Medical students urge home minister to initiate action against defiant private colleges that are not refunding additional feesMinister Ram Bahadur Thapa has asked for 15 days to set things right, a student leader says.
Medical college students on Saturday met with Minister for Home Affairs Ram Bahadur Thapa and urged him to immediately act against private medical colleges that have defied successive government directives to refund the additional fees they charged the students earlier.
Though the education and home ministries have been instructing the private medical colleges to refund the money, they have not abided by the directives. The government too has not taken any action against the defiant institutions.
On September 23, following a protest from students, the government agreed to authorise the local administration to start action against medical colleges that didn’t refund their money within a month. However, nearly two weeks after the deadline elapsed, the government didn’t initiate any action against the errant medical colleges, prompting the students to start fresh protests from November 4.
The government in October last year set the fees for MBBS courses at Rs3.8 million for private colleges in Kathmandu Valley and Rs 4.24 million for those outside the Valley. However, colleges had been charging up to Rs 6 million.

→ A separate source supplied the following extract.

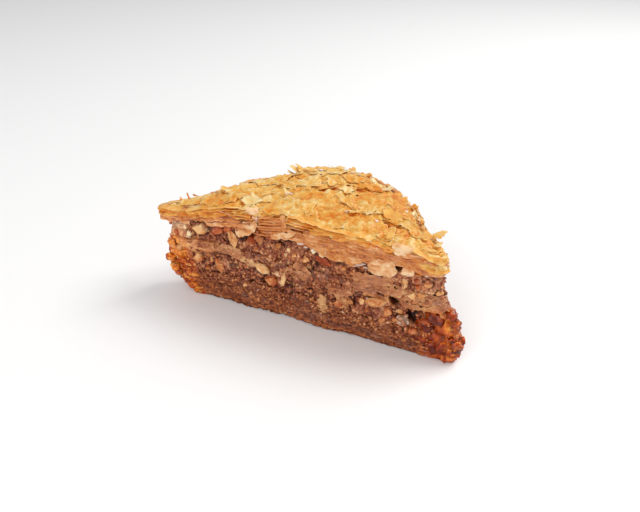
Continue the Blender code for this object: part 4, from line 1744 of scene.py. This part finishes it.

“We urged Thapa to walk the talk. Issuing directives alone is not enough,” Anit Sinha, secretary of Medical Student Struggle Committee, told the Post. “We also asked him to ensure the students can attend their classes in a free and fearless environment.”
The students from National Medical College, Birgunj and Universal Medical College, Bhirahawa were manhandled by their college administrations.
No actions have been taken against the people involved in manhandling the students who were staging a peaceful protest. During the meeting with the students, Thapa assured action, if the medical colleges didn’t comply with the government’s directives within 15 days. “I am serious about your [students’] concerns and have talked to the prime minister on the matter. I assure you that the ministry will not wait more than 15 days,” Sinha quoted Thapa as saying.
Following Thapa’s assurance, the students have suspended their capital-centric protest, for now. The Education Ministry on Tuesday requested the Home Ministry to work as per its commitment made in September.
The medical college owners, however, say fee isn’t such a big issue, but it had been politicised by some people. “We have never said we won't follow the government’s directive. We will take necessary steps after receiving a letter from the Home Ministry,” Basruddin Ansari, chairman of the Association of Medical and Dental Colleges of Nepal, told the Post.
The medical students have been holding protests for the past several months demanding that their colleges comply with the fee ceiling determined by the government. Different government committees, including a parliamentary committee, found that the medical colleges have cheated the students, but no action was taken against them.
It is alleged that the government is hesitant in taking action as the owners of the colleges enjoy political patronage. For instance, Ansari is a leader of the ruling Nepal Communist Party (NCP) while Khuma Aryal, the owner of Gandaki Medical College, is a leader of the Nepali Congress.